Many times, we are using all of our organic & cosmic resources (time, energy, attention, thought, determination, critical thinking, sub-conscious mind) on one area of life, and neglecting others. That’s why when you start paying attention to your Inner Compass, amazing things start to happen; you start seeing and understanding the patterns and tendencies that are not serving you. This allows you to kick’em to the curb, recalibrate, and refocus.

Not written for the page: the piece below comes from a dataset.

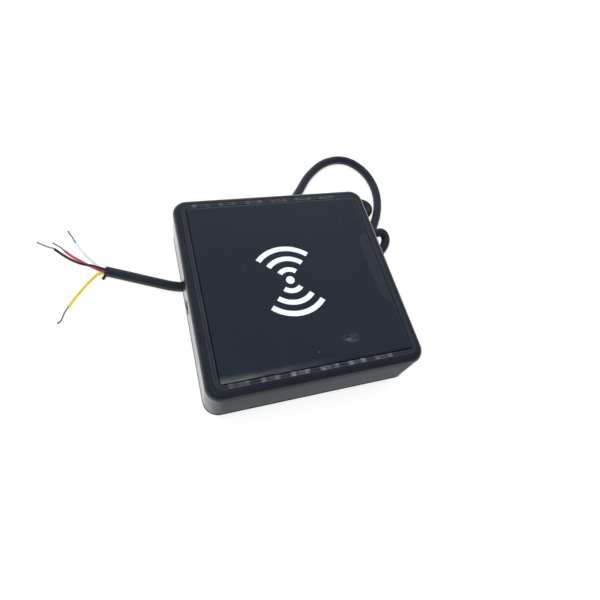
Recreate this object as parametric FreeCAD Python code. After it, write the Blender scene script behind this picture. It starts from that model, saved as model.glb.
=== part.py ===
import FreeCAD, Part
import math
import os

V = FreeCAD.Vector
os.makedirs("parts", exist_ok=True)

# ---------------------------------------------------------------- driving sizes, mm
CASE_W = 86.0            # width and depth of the rear cover flange, the largest square
FLANGE_LIP = 0.1         # how far the rear cover flange stands out past the shell
CORNER_R = 6.0           # plan radius of the shell's vertical corners
SHELL_TOP = 26.7         # height of the shell's flat rim above the table
SHOULDER_R = 3.0         # rounding between the shell's walls and its rim
WALL_T = 2.4             # shell wall
DECK_T = 1.6             # shell deck under the face panel
RIM_W = 3.3              # shoulder's width from the shell's wall to the light ring
RING_W = 1.6             # visible width of the light ring
RING_R = 3.6             # plan radius of the light ring's outer corners
RING_IN_R = 1.6          # plan radius of the light ring's inner corners
PANEL_GAP = 0.45         # gap between the light ring and the face panel
PANEL_T = 2.1            # face panel thickness
PANEL_RISE = 0.5         # height of the panel's face above the rim
PANEL_BEVEL = 0.9        # width of the shallow bevel round the panel's face
BEVEL_DROP = 0.3         # how far the bevel falls
FLANGE_T = 1.2           # visible edge of the rear cover
COVER_T = 3.0            # rear cover thickness
FOOT_H = 6.0             # rubber foot height
FOOT_R = 5.0             # rubber foot radius
FOOT_INSET = 8.9         # foot centre from the shell's walls
WALL_HOLES = 60.0        # spacing of the two wall-box screw holes
WALL_HOLE_R = 2.1        # radius of the wall-box screw holes
BOARD_HALF = 31.0        # half width of the circuit board
BOARD_Z = 14.4           # underside of the circuit board
BOARD_T = 1.6            # circuit board thickness
BOARD_POST = 27.0        # board post position from the centre lines
COIL_OUT = 25.5          # half width of the antenna coil, outside
COIL_W = 2.6             # width of the coil's winding
COIL_H = 2.4             # height of the coil's winding
LED_PITCH = 11.2         # spacing of the lamps along each strip
LED_FIRST = -31.4        # first lamp
LED_COUNT = 6            # lamps on each strip
LED_W = 5.0              # lamp width
STRIP_INSET = 2.9        # strip centre line from the cavity's walls
SYMBOL_X = -3.1          # centre of the printed wave symbol
SYMBOL_Y = -1.3
SYMBOL_TURN = 2.3        # turn of the symbol, degrees
SYMBOL_DOT_R = 1.75
SYMBOL_BANDS = ((3.8, 5.9), (8.85, 11.0), (13.65, 15.85))
SYMBOL_HALF_ANGLE = 45.0
INK_T = 0.1              # depth of the printed ink
GLAND_X = 10.5           # cable outlet along the rear wall
GLAND_Z = 11.4           # cable outlet height
CABLE_R = 2.15           # cable jacket radius
TIE_Y = 31.0             # cable tie inside the case
GRIP_TAIL = 3.2          # how far the cable grommet stands out of the rear wall
WIRE_R = 0.55            # insulated lead radius
TIP_R = 0.3              # bared, tinned strand radius
LOCK_Z = 13.1            # lock screw height in the left wall

COVER_Z = FOOT_H                         # underside of the rear cover
SHELL_Z = COVER_Z + FLANGE_T             # lower edge of the shell
HALF = CASE_W / 2 - FLANGE_LIP           # half width of the shell
INSIDE = HALF - WALL_T                   # half width of the cavity
RING_OUT = HALF - RIM_W                  # half width of the recess the light ring sits in
RING_IN = RING_OUT - RING_W              # half width of the light ring's opening
PANEL_HALF = RING_IN - PANEL_GAP         # half width of the face panel
PANEL_TOP = SHELL_TOP + PANEL_RISE       # height of the panel's face
FOOT_AT = HALF - FOOT_INSET              # foot position from the centre lines
STRIP_Y = INSIDE - STRIP_INSET           # strip centre line from the middle
RECESS_Z = SHELL_TOP - 2.9               # floor of the light ring's recess
DECK_Z = RECESS_Z - DECK_T               # underside of the deck
PLATEAU_Z = PANEL_TOP - PANEL_T - 0.3    # raised seat under the panel
FOOTING_Z = RECESS_Z + 1.1               # top of the light ring's foot under the panel
STRIP_Z = DECK_Z - 3.0                   # underside of the lamp strips
STRIP_TOP = STRIP_Z + 1.0
BOARD_TOP = BOARD_Z + BOARD_T
LED_X = [LED_FIRST + LED_PITCH * i for i in range(LED_COUNT)]


# ---------------------------------------------------------------- helpers
def square_wire(half, radius, z):
    k = half - radius
    s = radius * math.sqrt(0.5)
    edges = []
    corners = ((1, 1), (-1, 1), (-1, -1), (1, -1))
    for i, (sx, sy) in enumerate(corners):
        nx, ny = corners[(i + 1) % 4]
        if i % 2 == 0:
            first = V(sx * half, sy * k, z)
            last = V(sx * k, sy * half, z)
            start = V(nx * k, ny * half, z)
        else:
            first = V(sx * k, sy * half, z)
            last = V(sx * half, sy * k, z)
            start = V(nx * half, ny * k, z)
        middle = V(sx * (k + s), sy * (k + s), z)
        edges.append(Part.Arc(first, middle, last).toShape())
        edges.append(Part.LineSegment(last, start).toShape())
    return Part.Wire(Part.__sortEdges__(edges))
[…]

There are three main directions (axes) in our lives: Work, Enjoyment and Self-care. When we figure out which areas are being bombarded and neglected, we can adjust as necessary until we are Navigating Blissfully. Let’s be realistic though: most women tend to focus on the Work axe (this includes obligations inside and outside of the home, and what we do out of a sense of “duty”, as well as something we may love, like our online business), leaving a lot to be desired in the Enjoyment and Self-care axes. Unfortunately, the latter two are considered to be almost optional. But, Enjoyment and Self-care are crucial to being happy, and happiness means you have achieved your perfect balance in your life.

Here are 10 simple things that work like a charm for Navigating Blissfully through your life:

1- Stop, Drop and Roll. Remember that phrase from elementary school about what to do if you ever caught on fire? For some reason, it stuck with me! When you are stressed out and giving too much to one area of your life, and neglecting others, you operate in a frantic state. So, stop right in your tracks, drop, and roll to put out that fire. Once you do this, ask yourself “What do I want more of in my life? What would it take for me to feel more joy?” Take a moment to write some of the answers down…you may surprised at how simple your wants really are.

2-Commit to making Enjoyment and Self-care priorities. Once you know what you want more of in your life, commit to incorporating it! Having fun and taking care of yourself (on the inside and outside) are vital to living harmoniously. So, dance to your favorite songs, get all dolled up to go out to dinner, eat fresh fruits and veggies and skip the junk food… Treat yourself with importance, respect and love and you’ll spread that to those around you. It’s like securing your oxygen mask before you put a child’s on if ever there is an emergency during a flight. It feels uncomfortable, but it makes sense.

3-Saying “no” opens up space for “yes”. Family and personal time are just as important as so-called obligations. Learn to say no to the stuff that you don’t love and start doing the things that make you happy! This makes everything so much lighter and easier and allows things to flow better, reducing stress.

4-Remember that one dream/passion/hobby/idea that used to give you butterflies and make you giddy? Welcome it back into your life and schedule time for it. This will help get you out of your “I only have time for my obligations” trance and get you excited about getting out of bed in the morning.

5-Put Me Time on the books. Look at your monthly planner, and schedule times where you can do anything you want! If you want to have a spa day, get a massage or attend an event, call ahead to schedule an appointment or RSVP to make sure it’s all set and ready. Schedule a time to schedule Me Time if you think you might forget.

6-Get up earlier! I know this may sound like cruel and unusual punishment, especially if you work an office job and/or have kids, but you will be so happy you did! Getting out of bed before the day “officially” starts gives you time to do yoga, enjoy your coffee, journal, meditate, prepare your day, etc., free of distractions.

7-Show up fully, wherever you go. I bet you’re a multi-tasking maven who can cook while talking on the phone while hanging out with the kids. Though this seems efficient, especially if you feel like you’re being pulled in several directions, the fact that you’re not 100% focused on any one person or activity makes what your doing less potent. If you spend 30 quality minutes really being fully present with your partner, it will feel a lot better than spending 2 hours in his presence while you check email, work on that project or watch a show he’s not into. Quality trumps quantity any day.

8-Take a deep breath, and delegate. You may think that the only way to get things done is to do them yourself, but this is so not true! There is no shame in asking for help and assigning tasks to your significant other or your children. Create a handy-dandy schedule with household chores and hang it on the fridge. Hold everyone accountable for doing their share, and start feeling like time is on your side.

9-Leave work at work, and set time limits for things you don’t love doing. Have you heard of Parkinson’s Law? It says, “Work expands to fill the time available for its completion.” Whether you work outside or inside the home, set time limits for completing certain tasks, and when time is up, time is up, and you’ll know you’re free to move onto something else (hopefully more fun!)

10-Say bye-bye to guilt and obligation. If you want to be the best possible you, the one that your friends, family and job most benefit from, then stop feeling guilty about enjoying yourself! Sometimes all you want to do is…nothing! Ain’t no shame in that! Don’t let that voice of “these are the things you should be doing” take over. Acknowledge they are popping up, and remind yourself that you need to recharge and relax in order to function and feel happy.

Do any of these small yet powerful changes resonate with you? Stick to them for just two weeks, and notice how your life opens up and begins to feel more harmonious!